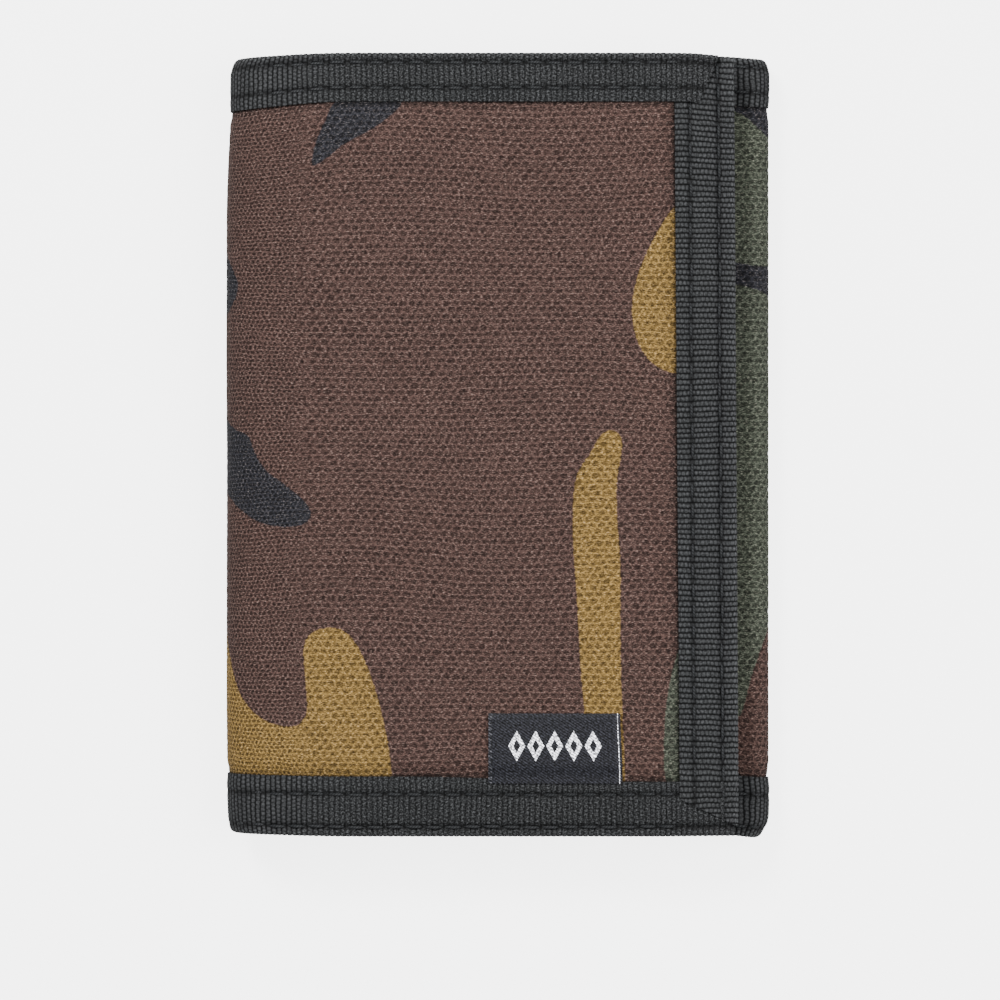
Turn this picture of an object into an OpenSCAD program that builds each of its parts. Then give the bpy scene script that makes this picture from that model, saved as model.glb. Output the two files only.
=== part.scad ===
// Trifold wallet, closed and lying on its back.
// X runs from the left fold to the right fold, Y up along the folds, Z out of the front flap.
// Every layer of a panel is placed by its depth below that panel's outer canvas face.

/* [Wallet] */
// Height of the closed wallet, along its folds
height = 120; // [112:1:130]
// Width of the closed wallet, from fold to fold
width = 83.5; // [83:0.5:90]
// Thickness of the closed wallet, canvas to canvas
thickness = 13; // [13:0.1:15]
// Height of the tuck flap's canvas face over the back's canvas face
tuck_height = 5.8; // [5.8:0.1:6.2]
// Distance of the front flap's free edge from the right fold
flap_step = 5; // [3:0.5:7]
// Length of the tuck flap, from the right fold to its free edge
tuck_length = 47; // [42:0.5:47]

/* [Cloth and tape] */
// Thickness of the canvas
canvas_t = 0.7; // [0.6:0.05:0.8]
// Thickness of the lining and of each pocket
lining_t = 0.4; // [0.3:0.05:0.4]
// Thickness of one leg of the folded binding tape
tape_t = 0.35; // [0.3:0.05:0.35]
// Width of the binding along the top edges
top_tape_w = 7.5; // [6:0.5:9]
// Width of the binding along the bottom edges
bottom_tape_w = 9.2; // [7:0.1:10]
// Width of the binding down a free edge
edge_tape_w = 9.2; // [7:0.1:10]
// How far the thread stands over the tape
thread_t = 0.1; // [0.05:0.05:0.1]
// Length of one stitch
stitch_l = 2.6; // [2:0.1:3]
// Distance from one stitch to the next
stitch_pitch = 3.2; // [3:0.1:4]

/* [Pockets] */
// Width of the card pockets, outside their seams
card_pocket_w = 62; // [60:1:64]
// Height of the top edge of the highest card pocket over the wallet's middle
card_pocket_top = 30; // [24:1:36]
// Step from one card pocket's top edge to the next
card_pocket_step = 12; // [8:1:14]
// Width of the border round the photo window
window_border = 4; // [3:0.5:6]
// Height of the photo window's pocket
window_h = 88; // [70:1:92]

/* [Fastening] */
// Width of the hook patch
hook_w = 14; // [10:1:16]
// Height of the hook patch
hook_h = 80; // [50:1:90]
// Thickness of the hook patch
hook_t = 0.9; // [0.8:0.1:1]
// Thickness of the loop patch
loop_t = 1; // [0.9:0.1:1.1]
// Margin of the loop patch round the hook patch
loop_margin = 2; // [1:0.5:3]
// Clearance between hook and loop
patch_gap = 0.2; // [0.2:0.05:0.3]

/* [Coin pocket and zip] */
// Width of the coin pocket
coin_w = 60.5; // [58:0.5:61]
// Height of the coin pocket
coin_h = 100; // [96:1:100]
// Distance of the coin pocket from the left fold
coin_x = 8; // [8:0.5:9]
// Distance of the zip from the left fold
zip_x = 16; // [15:0.5:17]
// Length of the zip's tapes
zip_l = 92; // [88:1:92]
// Length of the slider
slider_l = 8; // [7:0.5:9]
// Length of the puller
puller_l = 14; // [10:0.5:15]

/* [Label] */
// Width of the woven label
label_w = 20.2; // [14:0.1:24]
// How far the label stands out of the bottom binding
label_h = 9.6; // [6:0.1:14]
// Thickness of the folded label
label_t = 0.35; // [0.3:0.05:0.5]

/* [Hidden] */
$fn = 64;

// The four colours of the cloth, and of thread, metal and film
canvas_colour = "#635048";
tape_colour = "#393a3c";
lining_colour = "#2b2c2f";
thread_colour = "#45474a";
metal_colour = "#8b8d90";

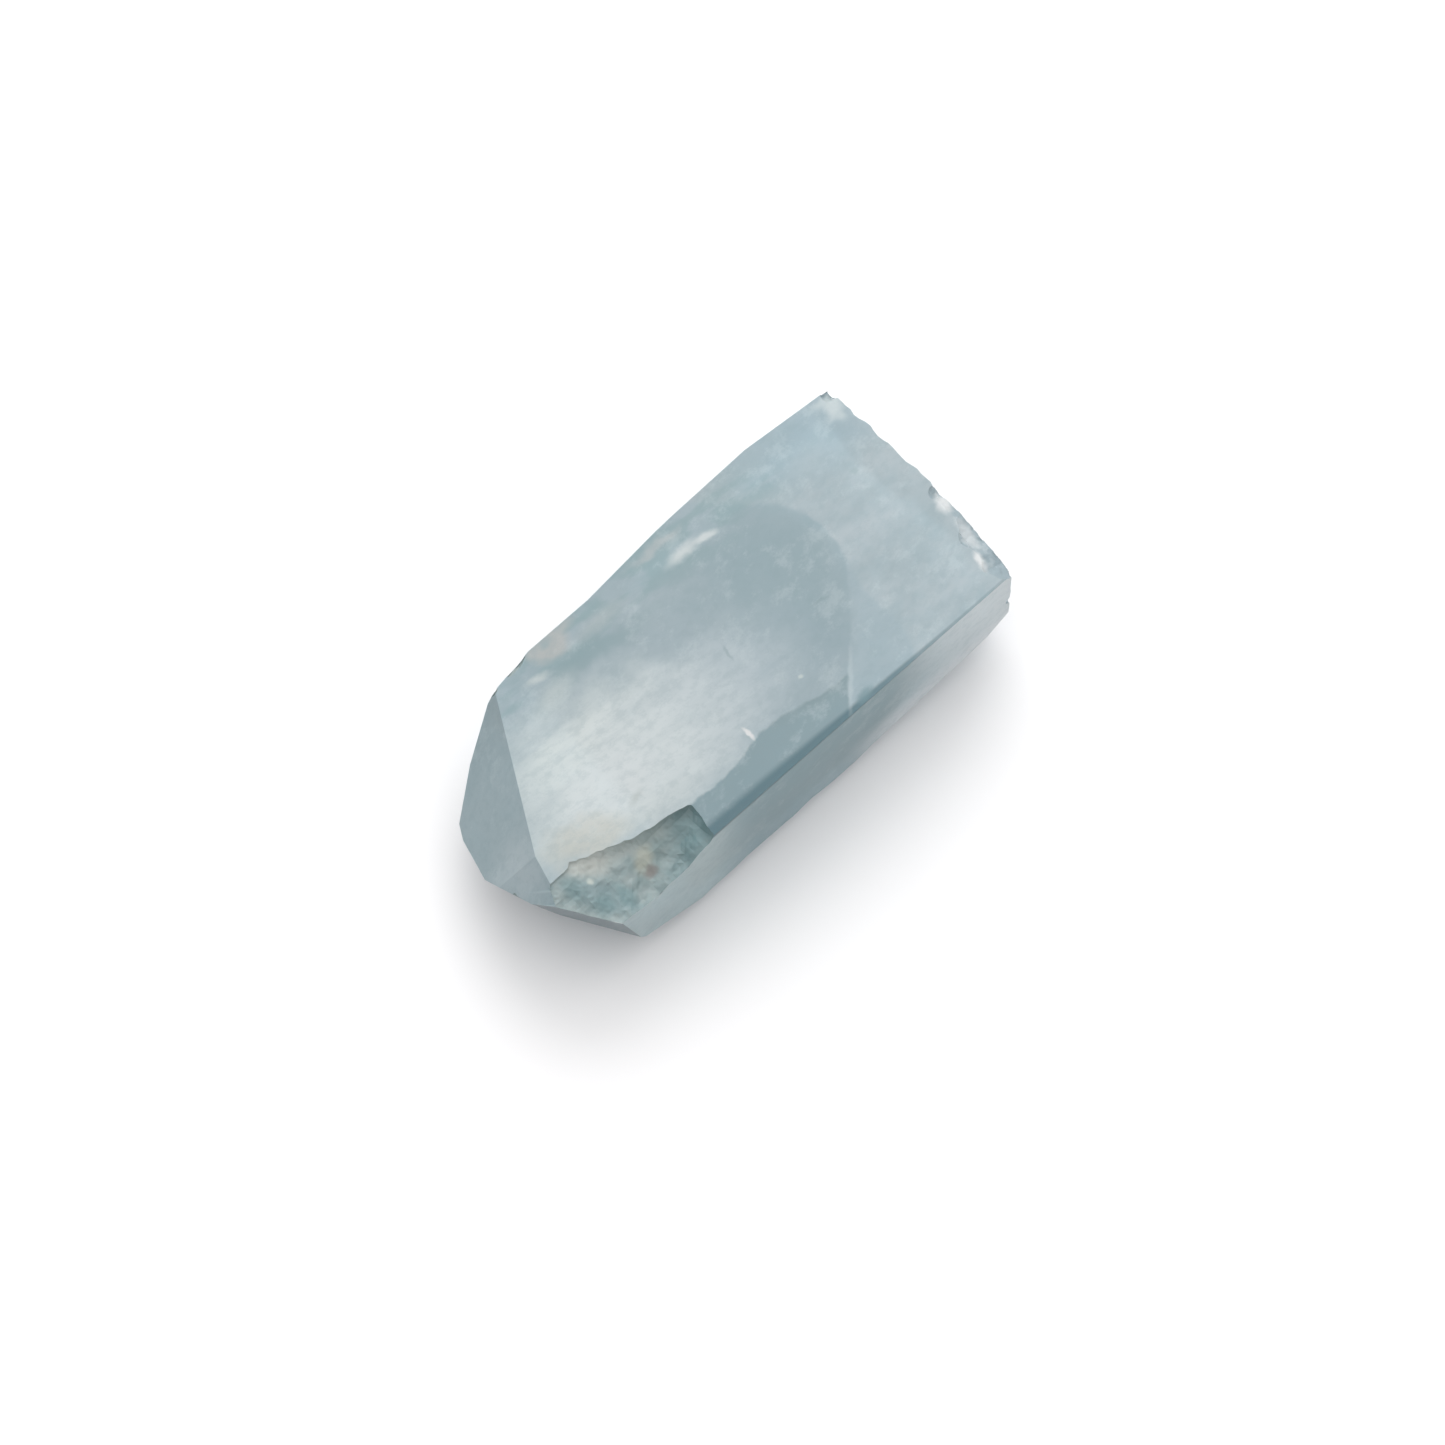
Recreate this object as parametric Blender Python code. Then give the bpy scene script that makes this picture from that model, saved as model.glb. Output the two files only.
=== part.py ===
"""A loose prismatic barite crystal: one natural solid, lying on its broad face.

Metres, +Z up. The origin is under the middle of the crystal, on the surface it lies on. +X runs along
the prism, from the natural termination to the broken end, and -Y is the near long side.

The crystal is a slab that is cut by its growth faces, each a flat plane. The broken end with its bevel,
the chipped ledge at the termination and the small edge chips are then taken off with rough-faced cutters.
"""

import math

import bmesh
import bpy
from mathutils import Matrix, Vector, noise

MM = 0.001

# Driving dimensions. The slab is longer than the crystal, and the growth faces and the break shorten it.
SLAB_LENGTH = 29.0 * MM
SLAB_WIDTH = 12.8 * MM
HEIGHT = 6.2 * MM
NEAR_SIDE_Y = -6.25 * MM
BREAK_X = 13.42 * MM

# Growth faces: name, azimuth of the outward normal round +Z from +X, its tilt above the horizon, both in
# degrees, and the plane's reach from the middle of the slab in mm
GROWTH_FACES = [
    ("far side by the break", 85.5, 0.0, 7.16),
    ("far side middle", 91.7, 0.0, 6.25),
    ("far side by the tip", 92.8, 0.0, 6.17),
    ("far side corner", 99.1, 0.0, 6.68),
    ("tip shoulder", 116.6, 0.0, 8.56),
    ("tip shoulder end", 124.5, 0.0, 9.49),
    ("tip slope", 149.1, 41.0, 9.18),
    ("tip slope near side", 162.7, 41.0, 10.31),
    ("tip slope under", 149.1, -41.0, 9.18),
    ("tip end under", 171.5, -38.0, 10.24),
    ("tip end", -161.2, -24.5, 11.45),
    ("tip corner", -147.8, -16.4, 11.65),
    ("tip corner under", -159.4, -40.0, 9.48),
    ("near underside at the tip", -109.8, -45.0, 7.34),
    ("near underside at the break", -60.5, -45.0, 8.68),
]

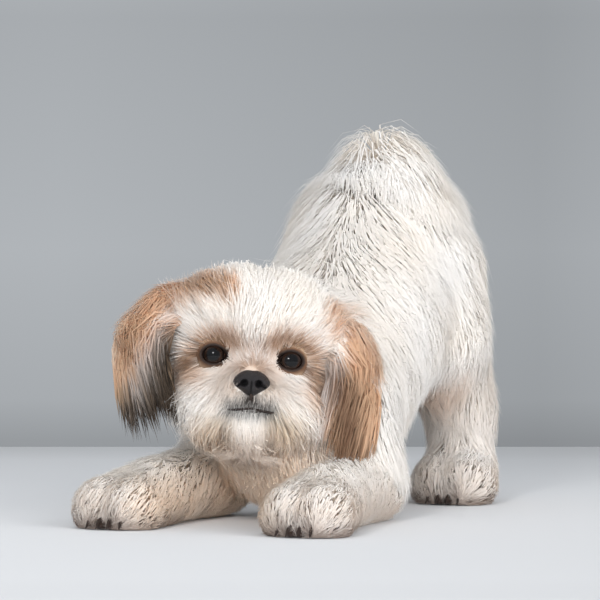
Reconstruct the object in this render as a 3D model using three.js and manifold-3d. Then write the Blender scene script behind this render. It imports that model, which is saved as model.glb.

+--

*Objective:* Write the complete data out, exactly as above.

*Full response:*
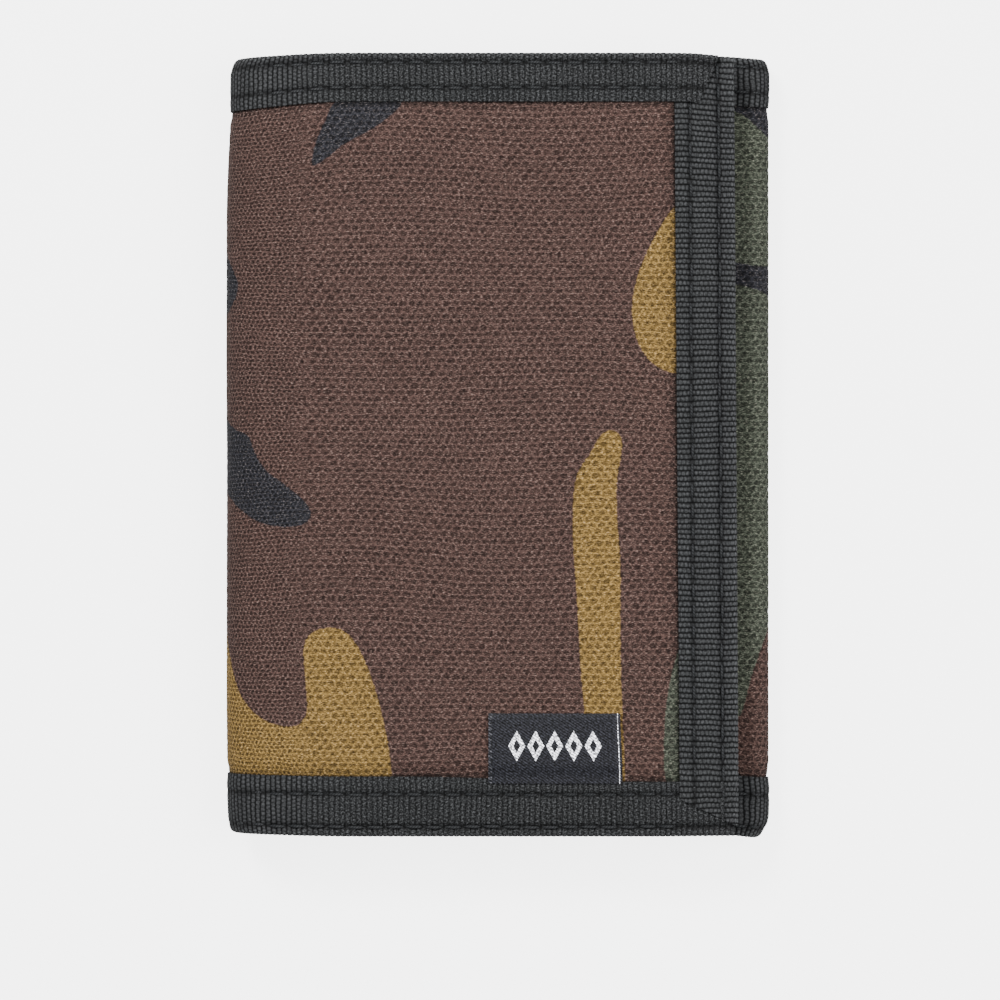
Turn this picture of an object into an OpenSCAD program that builds each of its parts. Then give the bpy scene script that makes this picture from that model, saved as model.glb. Output the two files only.
=== part.scad ===
// Trifold wallet, closed and lying on its back.
// X runs from the left fold to the right fold, Y up along the folds, Z out of the front flap.
// Every layer of a panel is placed by its depth below that panel's outer canvas face.

/* [Wallet] */
// Height of the closed wallet, along its folds
height = 120; // [112:1:130]
// Width of the closed wallet, from fold to fold
width = 83.5; // [83:0.5:90]
// Thickness of the closed wallet, canvas to canvas
thickness = 13; // [13:0.1:15]
// Height of the tuck flap's canvas face over the back's canvas face
tuck_height = 5.8; // [5.8:0.1:6.2]
// Distance of the front flap's free edge from the right fold
flap_step = 5; // [3:0.5:7]
// Length of the tuck flap, from the right fold to its free edge
tuck_length = 47; // [42:0.5:47]

/* [Cloth and tape] */
// Thickness of the canvas
canvas_t = 0.7; // [0.6:0.05:0.8]
// Thickness of the lining and of each pocket
lining_t = 0.4; // [0.3:0.05:0.4]
// Thickness of one leg of the folded binding tape
tape_t = 0.35; // [0.3:0.05:0.35]
// Width of the binding along the top edges
top_tape_w = 7.5; // [6:0.5:9]
// Width of the binding along the bottom edges
bottom_tape_w = 9.2; // [7:0.1:10]
// Width of the binding down a free edge
edge_tape_w = 9.2; // [7:0.1:10]
// How far the thread stands over the tape
thread_t = 0.1; // [0.05:0.05:0.1]
// Length of one stitch
stitch_l = 2.6; // [2:0.1:3]
// Distance from one stitch to the next
stitch_pitch = 3.2; // [3:0.1:4]

/* [Pockets] */
// Width of the card pockets, outside their seams
card_pocket_w = 62; // [60:1:64]
// Height of the top edge of the highest card pocket over the wallet's middle
card_pocket_top = 30; // [24:1:36]
// Step from one card pocket's top edge to the next
card_pocket_step = 12; // [8:1:14]
// Width of the border round the photo window
window_border = 4; // [3:0.5:6]
// Height of the photo window's pocket
window_h = 88; // [70:1:92]

/* [Fastening] */
// Width of the hook patch
hook_w = 14; // [10:1:16]
// Height of the hook patch
hook_h = 80; // [50:1:90]
// Thickness of the hook patch
hook_t = 0.9; // [0.8:0.1:1]
// Thickness of the loop patch
loop_t = 1; // [0.9:0.1:1.1]
// Margin of the loop patch round the hook patch
loop_margin = 2; // [1:0.5:3]
// Clearance between hook and loop
patch_gap = 0.2; // [0.2:0.05:0.3]

/* [Coin pocket and zip] */
// Width of the coin pocket
coin_w = 60.5; // [58:0.5:61]
// Height of the coin pocket
coin_h = 100; // [96:1:100]
// Distance of the coin pocket from the left fold
coin_x = 8; // [8:0.5:9]
// Distance of the zip from the left fold
zip_x = 16; // [15:0.5:17]
// Length of the zip's tapes
zip_l = 92; // [88:1:92]
// Length of the slider
slider_l = 8; // [7:0.5:9]
// Length of the puller
puller_l = 14; // [10:0.5:15]

/* [Label] */
// Width of the woven label
label_w = 20.2; // [14:0.1:24]
// How far the label stands out of the bottom binding
label_h = 9.6; // [6:0.1:14]
// Thickness of the folded label
label_t = 0.35; // [0.3:0.05:0.5]

/* [Hidden] */
$fn = 64;

// The four colours of the cloth, and of thread, metal and film
canvas_colour = "#635048";
tape_colour = "#393a3c";
lining_colour = "#2b2c2f";
thread_colour = "#45474a";
metal_colour = "#8b8d90";

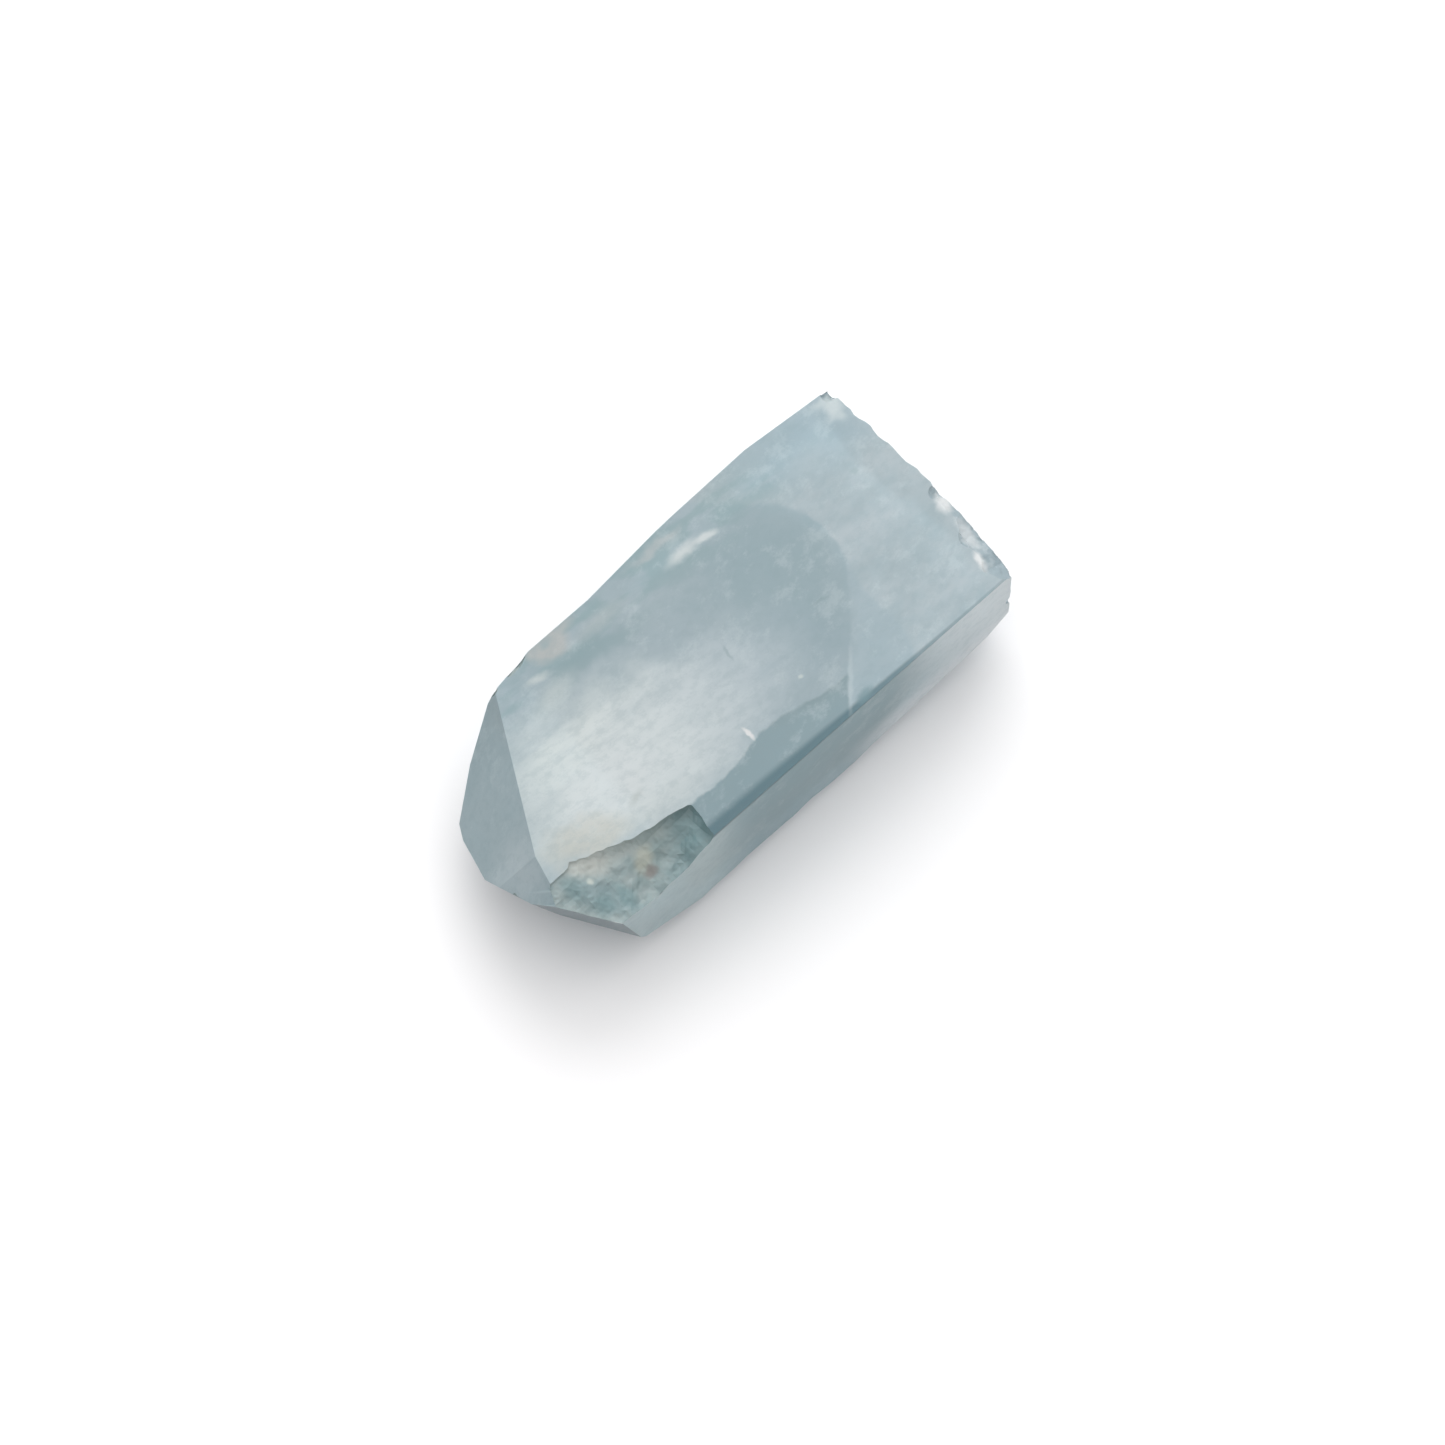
Recreate this object as parametric Blender Python code. Then give the bpy scene script that makes this picture from that model, saved as model.glb. Output the two files only.
=== part.py ===
"""A loose prismatic barite crystal: one natural solid, lying on its broad face.

Metres, +Z up. The origin is under the middle of the crystal, on the surface it lies on. +X runs along
the prism, from the natural termination to the broken end, and -Y is the near long side.

The crystal is a slab that is cut by its growth faces, each a flat plane. The broken end with its bevel,
the chipped ledge at the termination and the small edge chips are then taken off with rough-faced cutters.
"""

import math

import bmesh
import bpy
from mathutils import Matrix, Vector, noise

MM = 0.001

# Driving dimensions. The slab is longer than the crystal, and the growth faces and the break shorten it.
SLAB_LENGTH = 29.0 * MM
SLAB_WIDTH = 12.8 * MM
HEIGHT = 6.2 * MM
NEAR_SIDE_Y = -6.25 * MM
BREAK_X = 13.42 * MM

# Growth faces: name, azimuth of the outward normal round +Z from +X, its tilt above the horizon, both in
# degrees, and the plane's reach from the middle of the slab in mm
GROWTH_FACES = [
    ("far side by the break", 85.5, 0.0, 7.16),
    ("far side middle", 91.7, 0.0, 6.25),
    ("far side by the tip", 92.8, 0.0, 6.17),
    ("far side corner", 99.1, 0.0, 6.68),
    ("tip shoulder", 116.6, 0.0, 8.56),
    ("tip shoulder end", 124.5, 0.0, 9.49),
    ("tip slope", 149.1, 41.0, 9.18),
    ("tip slope near side", 162.7, 41.0, 10.31),
    ("tip slope under", 149.1, -41.0, 9.18),
    ("tip end under", 171.5, -38.0, 10.24),
    ("tip end", -161.2, -24.5, 11.45),
    ("tip corner", -147.8, -16.4, 11.65),
    ("tip corner under", -159.4, -40.0, 9.48),
    ("near underside at the tip", -109.8, -45.0, 7.34),
    ("near underside at the break", -60.5, -45.0, 8.68),
]

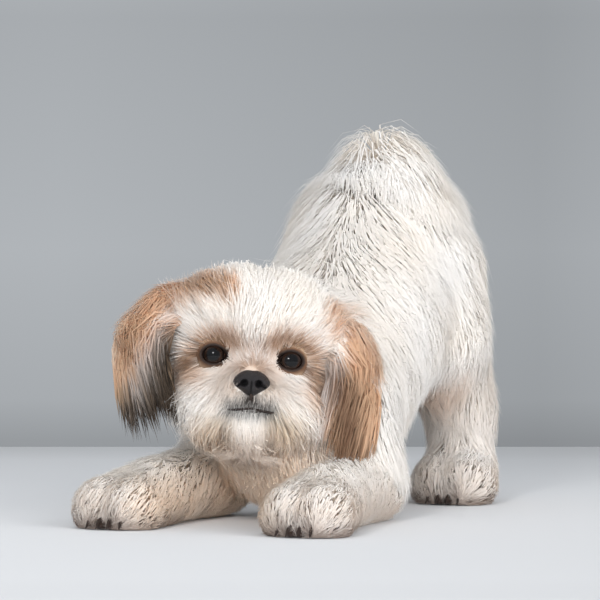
Reconstruct the object in this render as a 3D model using three.js and manifold-3d. Then write the Blender scene script behind this render. It imports that model, which is saved as model.glb.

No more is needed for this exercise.